After two years of COVID-19, Illinois jobs growth seriously lags nation

After two years of COVID-19, Illinois jobs growth seriously lags nation

Employment in nearly all of Illinois’ major industries are still lagging other states two years after the initial COVID-19 shutdowns rocked the economy.

It’s been two years since Gov. J.B. Pritzker imposed COVID-19 mitigation mandates across Illinois, dictating what actions were and weren’t permissible. The cost, even after two years, is more than 200,000 jobs still missing from the state’s economy, 317,600 Illinoisans currently out of work, and the 5% unemployment rate is 41st highest in the nation. 

All told, Illinois has made one of the worst employment recoveries in the nation. 

Ten states have all already surpassed their pre-pandemic employment levels, according to data released March 14 by the U.S. Bureau of Labor Statistics. Illinois is still missing 200,100 jobs compared to January 2020, when the state’s job numbers peaked. Illinois’ jobs market remains one of the least recovered of any Midwestern state.

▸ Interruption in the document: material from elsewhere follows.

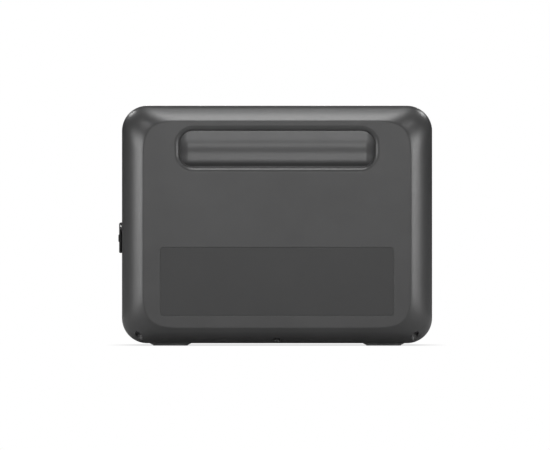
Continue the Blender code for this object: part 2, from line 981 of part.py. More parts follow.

Illinois has only recovered 76% of the jobs the state lost during the onset of the pandemic and state-mandated shutdowns – 14th worst in the nation, and the fourth least of any state in the Midwest. Meanwhile, South Dakota, Indiana and Missouri are the most recovered Midwestern states, each having recovered more than 90% of their states’ job losses.

The pain of job losses in early 2020 and Illinois’ slow employment recovery can be felt across nearly every industry in the state. While total payrolls were down 1.8% nationally in January 2022 relative to the country’s pre-pandemic peak, Illinois jobs were down 3.3% from their peak. The results are even worse when broken down by industry. 

Employment counts across virtually all major industries in Illinois lag the national average. The only industry in which Illinois has performed better than the national average is “other services,” with payrolls down 5.1% versus 5.7% nationally. The gap is especially painful in the leisure and hospitality sector, where 42% of Illinois’ missing jobs come from. In that industry, Illinois’ payrolls are down 13.4% – 84,000 jobs – while U.S. payrolls are only down 10.1%.

As more and more states make a full employment recovery, Illinois’ outcomes remain markedly worse than most other states in virtually every industry. Only Illinois’ professional and business services sector has outperformed most other states since job losses began in 2020. 

Illinois’ downturn and sluggish recovery relative to other states has been particularly pronounced in the leisure and hospitality sector, which only outperformed six states during the past two years. Meanwhile, the government sector has also shed a particularly large number of jobs in Illinois relative to other states. Of the government job losses in Illinois, 99% have come from state and local governments, not federal jobs.  

State and local governments across Illinois are faced with large fixed costs in the form of pension obligations that make it difficult for governments to pursue expansionary policy amid downturns. Rather than providing tax relief or increasing services for Illinoisans during trying times, Illinoisans are subject to service cuts despite rising taxes. 

 A proposal on the Nov. 8 ballot would exacerbate this issue and likely make downturns even more painful in Illinois if voters approve it. Amendment 1 would change the Illinois Constitution to grant unions in Illinois more extreme powers than they have in any other state, including the ability to bargain over virtually limitless subjects, the ability to override state law through their contracts, and a guarantee that taxpayers and lawmakers would have an extremely difficult time reversing course.

Should Amendment 1 pass, Illinois’ $317 billion pension debt will continue to balloon as state and local taxes, which are already the among the highest in the nation, rise in an attempt to keep up. Spending on vital programs will continue to fall.

Illinois needs reform that will rein in the state’s cost drivers and deliver services to residents when they need them most. Amendment 1 will make that much more difficult.